Access to green space reduces mental health inequality: An analysis of data from 21 294 urban residents from 34 nations recorded in the 2012 European Quality of Life Survey has found that socioeconomic inequality in mental wellbeing was 40% less among respondents who had good access to green space than among those with poor access. The study found that no other neighbourhood characteristics, such as access to public transport, banks, and cultural services, were associated with narrower inequality.1 The study’s leader, Rich Mitchell of the University of Glasgow, said, “Our research supports the idea that environments could play a part in reducing inequalities in health, either in tandem with other social policies or independently.”
Genes may have role in people’s attractiveness to mosquitoes: Genetic control of body odour may influence how likely people are to be bitten by mosquitoes, research from the London School of Hygiene and Tropical Medicine has found.2 The researchers evaluated the response of Aedes aegypti mosquitoes to odours from the hands of 18 pairs of identical and 19 pairs of non-identical female twins.
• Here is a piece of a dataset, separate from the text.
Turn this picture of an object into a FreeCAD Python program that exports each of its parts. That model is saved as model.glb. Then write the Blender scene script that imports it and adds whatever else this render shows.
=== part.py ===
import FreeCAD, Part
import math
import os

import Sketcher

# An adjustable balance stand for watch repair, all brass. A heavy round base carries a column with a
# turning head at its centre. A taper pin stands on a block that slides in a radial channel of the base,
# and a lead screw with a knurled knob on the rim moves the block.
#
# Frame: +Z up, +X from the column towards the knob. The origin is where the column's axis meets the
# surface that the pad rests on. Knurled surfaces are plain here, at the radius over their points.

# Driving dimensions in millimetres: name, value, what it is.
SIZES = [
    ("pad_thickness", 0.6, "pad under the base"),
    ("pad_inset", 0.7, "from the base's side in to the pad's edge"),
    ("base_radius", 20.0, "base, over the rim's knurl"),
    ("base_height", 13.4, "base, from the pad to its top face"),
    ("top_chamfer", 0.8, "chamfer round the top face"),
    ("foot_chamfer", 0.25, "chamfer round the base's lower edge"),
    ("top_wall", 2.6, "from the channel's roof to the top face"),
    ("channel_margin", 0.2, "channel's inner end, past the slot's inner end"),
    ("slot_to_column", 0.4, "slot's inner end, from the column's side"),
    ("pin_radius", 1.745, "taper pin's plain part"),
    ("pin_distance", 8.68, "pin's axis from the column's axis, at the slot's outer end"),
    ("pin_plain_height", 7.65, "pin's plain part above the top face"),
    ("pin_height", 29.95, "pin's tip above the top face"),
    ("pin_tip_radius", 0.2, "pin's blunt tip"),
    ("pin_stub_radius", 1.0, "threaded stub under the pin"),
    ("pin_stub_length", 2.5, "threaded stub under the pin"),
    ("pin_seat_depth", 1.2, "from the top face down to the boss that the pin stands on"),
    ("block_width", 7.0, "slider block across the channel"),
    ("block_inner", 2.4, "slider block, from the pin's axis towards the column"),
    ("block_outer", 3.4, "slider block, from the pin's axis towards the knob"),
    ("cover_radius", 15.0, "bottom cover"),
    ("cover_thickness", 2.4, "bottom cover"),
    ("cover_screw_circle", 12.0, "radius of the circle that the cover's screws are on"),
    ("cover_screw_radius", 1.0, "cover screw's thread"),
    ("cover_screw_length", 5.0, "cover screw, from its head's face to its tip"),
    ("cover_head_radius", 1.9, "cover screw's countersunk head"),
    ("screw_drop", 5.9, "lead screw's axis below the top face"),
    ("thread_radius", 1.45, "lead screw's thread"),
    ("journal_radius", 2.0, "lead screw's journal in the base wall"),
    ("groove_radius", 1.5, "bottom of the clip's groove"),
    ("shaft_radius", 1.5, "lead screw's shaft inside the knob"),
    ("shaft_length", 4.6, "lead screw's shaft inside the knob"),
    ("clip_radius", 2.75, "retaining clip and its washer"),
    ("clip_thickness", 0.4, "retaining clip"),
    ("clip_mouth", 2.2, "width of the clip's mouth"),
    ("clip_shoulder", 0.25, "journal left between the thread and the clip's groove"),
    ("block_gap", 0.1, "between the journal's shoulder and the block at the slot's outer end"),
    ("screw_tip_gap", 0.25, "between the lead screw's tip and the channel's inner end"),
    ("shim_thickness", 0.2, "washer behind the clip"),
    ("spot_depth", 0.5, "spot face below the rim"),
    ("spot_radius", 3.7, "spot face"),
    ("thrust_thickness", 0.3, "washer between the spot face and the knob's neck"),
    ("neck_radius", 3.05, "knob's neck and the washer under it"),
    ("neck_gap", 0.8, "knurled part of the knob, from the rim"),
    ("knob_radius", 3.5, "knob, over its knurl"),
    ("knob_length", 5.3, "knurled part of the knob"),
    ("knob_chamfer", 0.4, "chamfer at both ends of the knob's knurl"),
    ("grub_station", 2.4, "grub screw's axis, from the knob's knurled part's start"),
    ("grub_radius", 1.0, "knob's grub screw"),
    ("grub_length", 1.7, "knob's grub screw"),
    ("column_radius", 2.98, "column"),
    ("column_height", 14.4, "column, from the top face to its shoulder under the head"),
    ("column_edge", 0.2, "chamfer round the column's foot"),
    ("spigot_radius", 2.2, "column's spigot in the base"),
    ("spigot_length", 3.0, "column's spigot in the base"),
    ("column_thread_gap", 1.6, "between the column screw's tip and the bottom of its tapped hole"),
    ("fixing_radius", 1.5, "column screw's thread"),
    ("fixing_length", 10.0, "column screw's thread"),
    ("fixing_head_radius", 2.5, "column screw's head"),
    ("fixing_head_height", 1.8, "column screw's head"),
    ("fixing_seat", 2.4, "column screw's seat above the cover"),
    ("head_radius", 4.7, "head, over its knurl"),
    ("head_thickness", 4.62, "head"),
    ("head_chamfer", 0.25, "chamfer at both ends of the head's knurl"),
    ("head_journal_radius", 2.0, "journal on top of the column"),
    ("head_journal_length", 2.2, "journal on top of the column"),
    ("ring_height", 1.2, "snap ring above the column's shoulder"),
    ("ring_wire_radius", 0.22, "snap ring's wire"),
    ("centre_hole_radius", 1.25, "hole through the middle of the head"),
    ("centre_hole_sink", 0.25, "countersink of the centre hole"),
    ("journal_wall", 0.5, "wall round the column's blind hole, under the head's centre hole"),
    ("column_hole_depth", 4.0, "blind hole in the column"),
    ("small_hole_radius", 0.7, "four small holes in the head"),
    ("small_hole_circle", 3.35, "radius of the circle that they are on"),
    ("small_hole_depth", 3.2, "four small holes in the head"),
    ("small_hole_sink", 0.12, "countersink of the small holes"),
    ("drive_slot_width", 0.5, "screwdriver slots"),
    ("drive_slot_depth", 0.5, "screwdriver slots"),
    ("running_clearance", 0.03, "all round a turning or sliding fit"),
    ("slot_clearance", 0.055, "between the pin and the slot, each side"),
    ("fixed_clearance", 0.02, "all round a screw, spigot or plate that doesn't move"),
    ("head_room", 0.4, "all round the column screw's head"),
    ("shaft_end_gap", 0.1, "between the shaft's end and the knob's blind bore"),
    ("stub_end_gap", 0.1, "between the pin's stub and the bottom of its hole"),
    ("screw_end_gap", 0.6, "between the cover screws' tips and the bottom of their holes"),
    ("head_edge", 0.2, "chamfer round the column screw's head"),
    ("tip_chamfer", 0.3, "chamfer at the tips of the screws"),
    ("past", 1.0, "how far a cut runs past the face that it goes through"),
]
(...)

They found that identical twin pairs were more similar in attractiveness to mosquitoes than non-identical twin pairs. The results could help researchers find new ways to repel mosquitoes, said the study.
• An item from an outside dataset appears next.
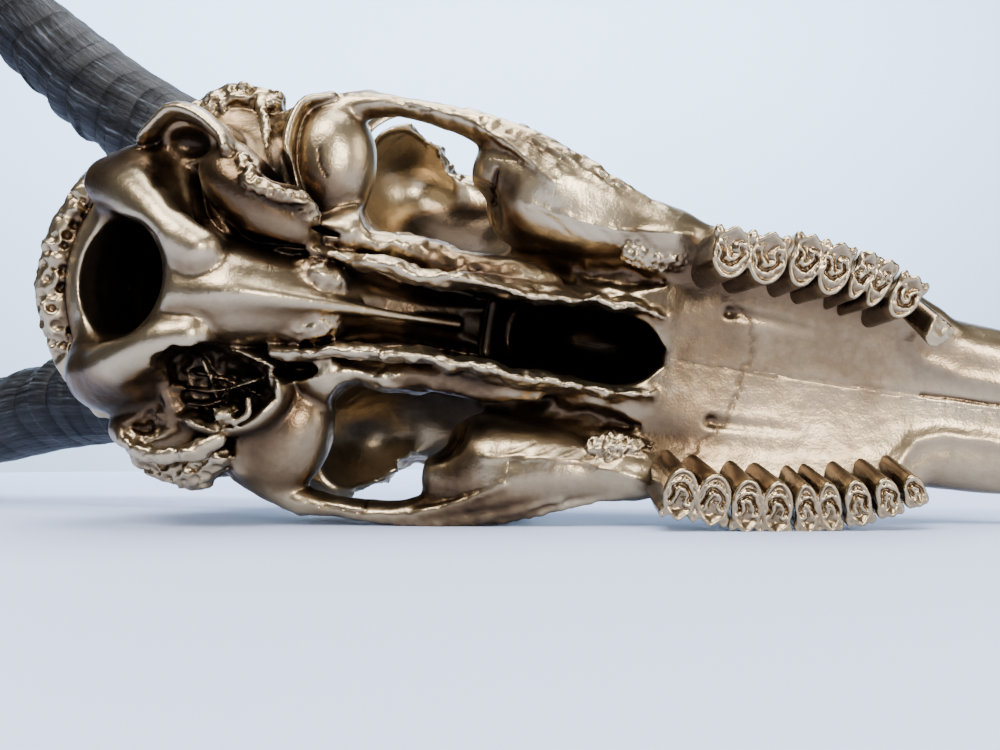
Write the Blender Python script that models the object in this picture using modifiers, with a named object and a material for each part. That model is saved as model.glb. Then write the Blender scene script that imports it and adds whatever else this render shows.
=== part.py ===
"""A gilded blesbok skull lying on its left side, at life size.

The skull is worked in its own frame, in millimetres: x runs forward to the nose, y to the
animal's left and z up to the forehead, with z = 0 on the hard palate and x = 0 behind the
occipital condyles. One empty then lays it down in its resting pose.
"""

import math

import bmesh
import bpy
import numpy as np
from mathutils import Matrix, Vector

MM = 0.001
RIGHT, LEFT = -1, 1
SIDES = {RIGHT: "right", LEFT: "left"}

# Resting pose: how the skull lies, and where its own zero stands over the floor
POSE_ROLL = math.radians(-84.43)
POSE_DIP = math.radians(9.98)
POSE_TURN = math.radians(-0.6)
POSE_PLACE = (-30.94, -176.23, 74.01)

# Whole skull
GAP = 0.32
CLAY_VOXEL = 1.5
CLAY_TRIANGLES = 7600
WARP, WARP_FROM = 3.5, 70.0

# Main heights and widths
PALATE_Z = 0.0
BROW_TOP_Z = 106.0
ARCH_HALF = 59.0
MUZZLE_X = 304.0
FACE_FROM_X = 118.0
PREMAXILLA_X = 250.0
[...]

US mothers have babies too close together, says CDC: The typical time between pregnancies in US women is about 2.5 years, but nearly a third of women space their children too closely together, a study by the Centers for Disease Control and Prevention has found.3 The study analysed birth certificates of babies born to more than 1.7 million mothers of all ages who had a second or higher singleton birth in 2011. It found that about 30% of women who had had a child became pregnant again within 18 months, and just 21% had an interval of 60 months or more. The inter-pregnancy interval rose with age and was lowest among non-Hispanic white women. Research has shown that intervals of less than 18 months and those of 60 months or more were associated with higher risks of adverse health outcomes.
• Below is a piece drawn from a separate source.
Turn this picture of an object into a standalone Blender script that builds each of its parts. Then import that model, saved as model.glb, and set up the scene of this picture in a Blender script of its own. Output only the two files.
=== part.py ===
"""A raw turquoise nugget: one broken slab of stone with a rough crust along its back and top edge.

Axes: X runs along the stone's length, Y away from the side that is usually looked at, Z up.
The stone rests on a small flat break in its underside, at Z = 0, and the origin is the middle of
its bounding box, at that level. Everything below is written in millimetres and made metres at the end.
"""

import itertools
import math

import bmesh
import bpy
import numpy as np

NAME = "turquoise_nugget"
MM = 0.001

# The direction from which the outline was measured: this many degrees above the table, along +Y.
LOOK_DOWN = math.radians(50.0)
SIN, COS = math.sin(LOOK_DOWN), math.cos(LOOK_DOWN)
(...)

MMR is not linked to autism, large study confirms: The misplaced fear that the measles, mumps, and rubella (MMR) vaccine may increase the risk of autism spectrum disorders in younger siblings of children who have such a disorder may deter some parents from having their younger children vaccinated against MMR, say US researchers. But their study of nearly 95 000 children, reported in JAMA,4 found that after two doses of the vaccine the adjusted relative risk of an autism spectrum disorder at age 5 years among children with an older sibling with such a disorder was 0.56 (95% confidence interval 0.31 to 1.01), when compared with unvaccinated children, while the risk among children whose older siblings did not have such a disorder was 1.12 (0.78 to 1.59).